> The problem: Produce word for word the lines of the data below running from the one that has "Write part 2" to the one that has "# Camera: where the photograph was taken from", inclusive, and no others.

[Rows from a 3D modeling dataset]

☆ ☆ ☆ ☆

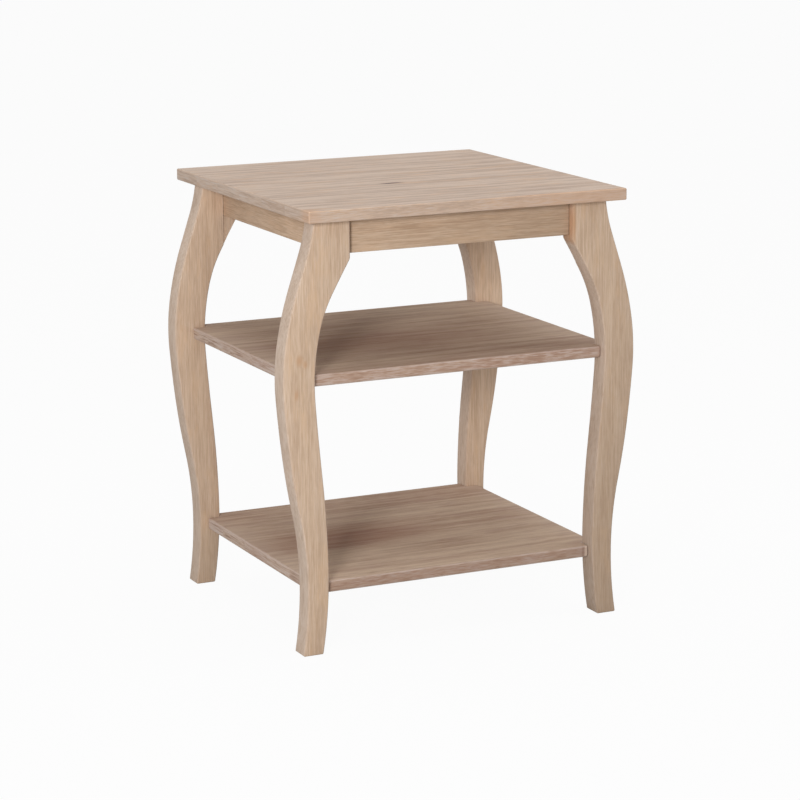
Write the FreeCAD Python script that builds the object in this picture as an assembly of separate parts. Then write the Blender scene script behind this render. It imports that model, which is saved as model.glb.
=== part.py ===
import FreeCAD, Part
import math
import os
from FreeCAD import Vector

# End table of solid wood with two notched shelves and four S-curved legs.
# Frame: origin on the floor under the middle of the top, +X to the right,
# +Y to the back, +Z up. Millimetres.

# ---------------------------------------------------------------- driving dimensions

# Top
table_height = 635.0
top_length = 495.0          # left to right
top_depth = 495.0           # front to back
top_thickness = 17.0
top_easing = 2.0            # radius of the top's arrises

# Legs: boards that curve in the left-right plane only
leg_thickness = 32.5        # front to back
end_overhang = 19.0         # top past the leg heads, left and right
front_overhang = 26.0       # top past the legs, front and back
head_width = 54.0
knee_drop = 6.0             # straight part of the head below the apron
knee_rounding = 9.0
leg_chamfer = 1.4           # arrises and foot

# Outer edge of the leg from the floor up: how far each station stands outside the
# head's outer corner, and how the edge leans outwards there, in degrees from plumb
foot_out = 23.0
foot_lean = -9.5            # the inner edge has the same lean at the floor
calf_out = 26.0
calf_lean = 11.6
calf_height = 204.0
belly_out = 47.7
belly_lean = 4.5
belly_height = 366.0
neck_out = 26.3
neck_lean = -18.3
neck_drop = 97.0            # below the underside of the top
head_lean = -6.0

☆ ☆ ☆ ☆

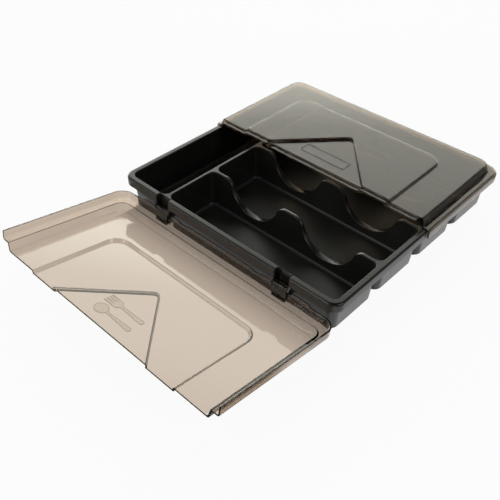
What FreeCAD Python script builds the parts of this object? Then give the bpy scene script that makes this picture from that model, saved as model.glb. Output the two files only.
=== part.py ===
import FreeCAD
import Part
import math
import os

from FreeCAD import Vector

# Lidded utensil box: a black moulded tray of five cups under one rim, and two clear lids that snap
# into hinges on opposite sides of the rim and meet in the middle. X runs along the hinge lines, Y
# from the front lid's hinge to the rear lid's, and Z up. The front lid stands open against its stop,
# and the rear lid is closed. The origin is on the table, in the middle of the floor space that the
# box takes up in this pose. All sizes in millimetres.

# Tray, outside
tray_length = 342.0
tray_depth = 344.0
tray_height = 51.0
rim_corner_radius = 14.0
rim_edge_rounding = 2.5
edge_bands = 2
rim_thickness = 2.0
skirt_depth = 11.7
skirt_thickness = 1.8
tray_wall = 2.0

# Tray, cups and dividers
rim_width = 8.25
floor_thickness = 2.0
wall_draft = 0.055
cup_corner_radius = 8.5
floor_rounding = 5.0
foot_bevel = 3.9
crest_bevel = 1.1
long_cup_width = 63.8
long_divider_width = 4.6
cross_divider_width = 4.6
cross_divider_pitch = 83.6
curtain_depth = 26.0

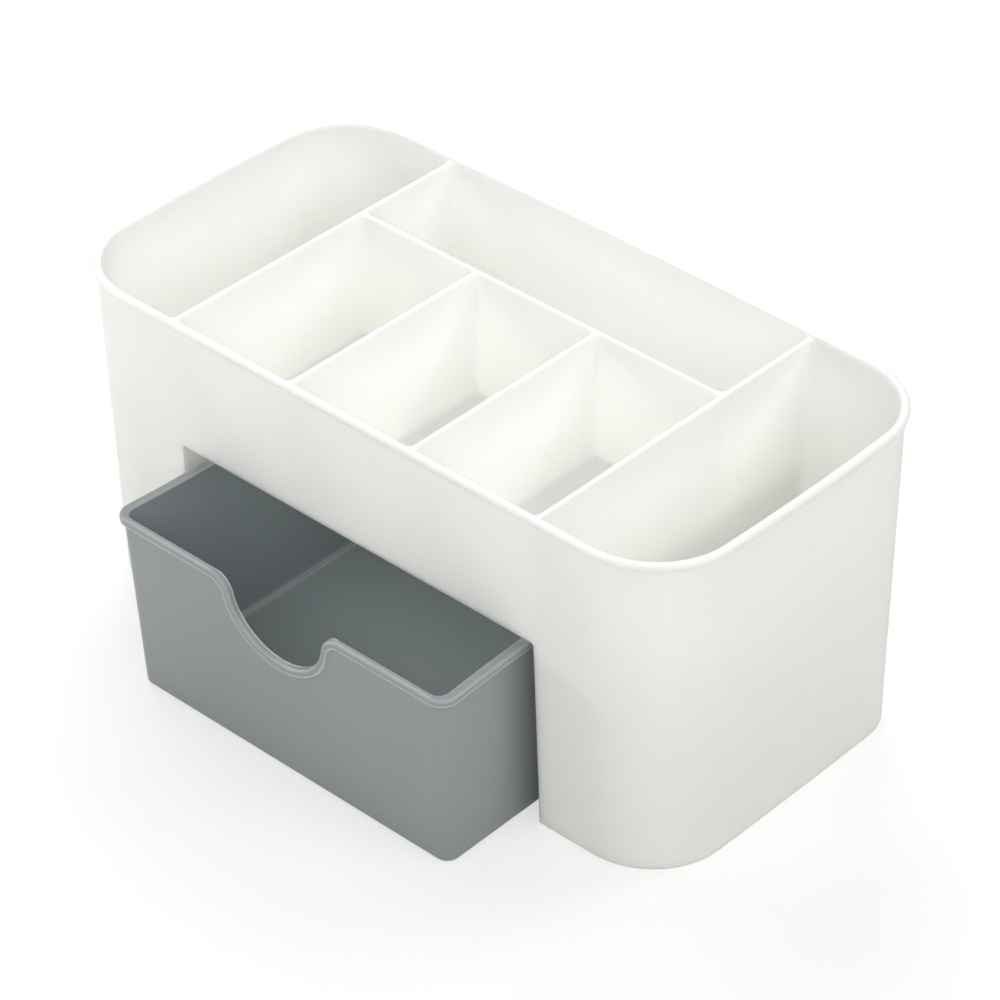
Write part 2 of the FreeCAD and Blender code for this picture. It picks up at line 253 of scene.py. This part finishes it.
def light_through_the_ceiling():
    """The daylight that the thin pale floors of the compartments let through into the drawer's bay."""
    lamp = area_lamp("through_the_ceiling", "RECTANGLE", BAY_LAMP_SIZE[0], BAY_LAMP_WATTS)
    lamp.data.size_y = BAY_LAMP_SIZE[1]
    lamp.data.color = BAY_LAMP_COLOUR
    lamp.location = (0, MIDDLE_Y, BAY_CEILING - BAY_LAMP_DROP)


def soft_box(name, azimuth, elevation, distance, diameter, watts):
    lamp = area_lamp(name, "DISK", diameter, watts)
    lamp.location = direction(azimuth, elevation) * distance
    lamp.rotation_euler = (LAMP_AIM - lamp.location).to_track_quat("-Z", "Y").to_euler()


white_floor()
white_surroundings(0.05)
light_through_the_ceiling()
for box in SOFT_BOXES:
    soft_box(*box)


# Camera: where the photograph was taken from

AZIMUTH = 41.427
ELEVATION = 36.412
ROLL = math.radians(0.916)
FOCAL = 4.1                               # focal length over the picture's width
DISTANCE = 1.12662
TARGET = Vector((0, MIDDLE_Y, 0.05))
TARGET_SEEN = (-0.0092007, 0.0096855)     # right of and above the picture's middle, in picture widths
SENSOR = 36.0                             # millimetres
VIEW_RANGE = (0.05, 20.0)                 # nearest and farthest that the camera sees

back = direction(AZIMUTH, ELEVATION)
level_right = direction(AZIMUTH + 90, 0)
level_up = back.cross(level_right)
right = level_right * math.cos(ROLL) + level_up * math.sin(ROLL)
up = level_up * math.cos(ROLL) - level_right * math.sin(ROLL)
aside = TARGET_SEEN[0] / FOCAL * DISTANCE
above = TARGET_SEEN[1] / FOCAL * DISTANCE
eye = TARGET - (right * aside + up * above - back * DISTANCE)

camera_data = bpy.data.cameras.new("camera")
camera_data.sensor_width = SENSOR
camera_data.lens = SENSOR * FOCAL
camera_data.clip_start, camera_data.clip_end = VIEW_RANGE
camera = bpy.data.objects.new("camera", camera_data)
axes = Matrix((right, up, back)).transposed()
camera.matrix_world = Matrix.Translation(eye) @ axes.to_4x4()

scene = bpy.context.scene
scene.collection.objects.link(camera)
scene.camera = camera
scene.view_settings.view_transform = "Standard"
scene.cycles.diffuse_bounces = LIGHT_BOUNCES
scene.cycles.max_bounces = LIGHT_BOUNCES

☆ ☆ ☆ ☆

> Task answer:
Write part 2 of the FreeCAD and Blender code for this picture. It picks up at line 253 of scene.py. This part finishes it.
def light_through_the_ceiling():
    """The daylight that the thin pale floors of the compartments let through into the drawer's bay."""
    lamp = area_lamp("through_the_ceiling", "RECTANGLE", BAY_LAMP_SIZE[0], BAY_LAMP_WATTS)
    lamp.data.size_y = BAY_LAMP_SIZE[1]
    lamp.data.color = BAY_LAMP_COLOUR
    lamp.location = (0, MIDDLE_Y, BAY_CEILING - BAY_LAMP_DROP)


def soft_box(name, azimuth, elevation, distance, diameter, watts):
    lamp = area_lamp(name, "DISK", diameter, watts)
    lamp.location = direction(azimuth, elevation) * distance
    lamp.rotation_euler = (LAMP_AIM - lamp.location).to_track_quat("-Z", "Y").to_euler()


white_floor()
white_surroundings(0.05)
light_through_the_ceiling()
for box in SOFT_BOXES:
    soft_box(*box)


# Camera: where the photograph was taken from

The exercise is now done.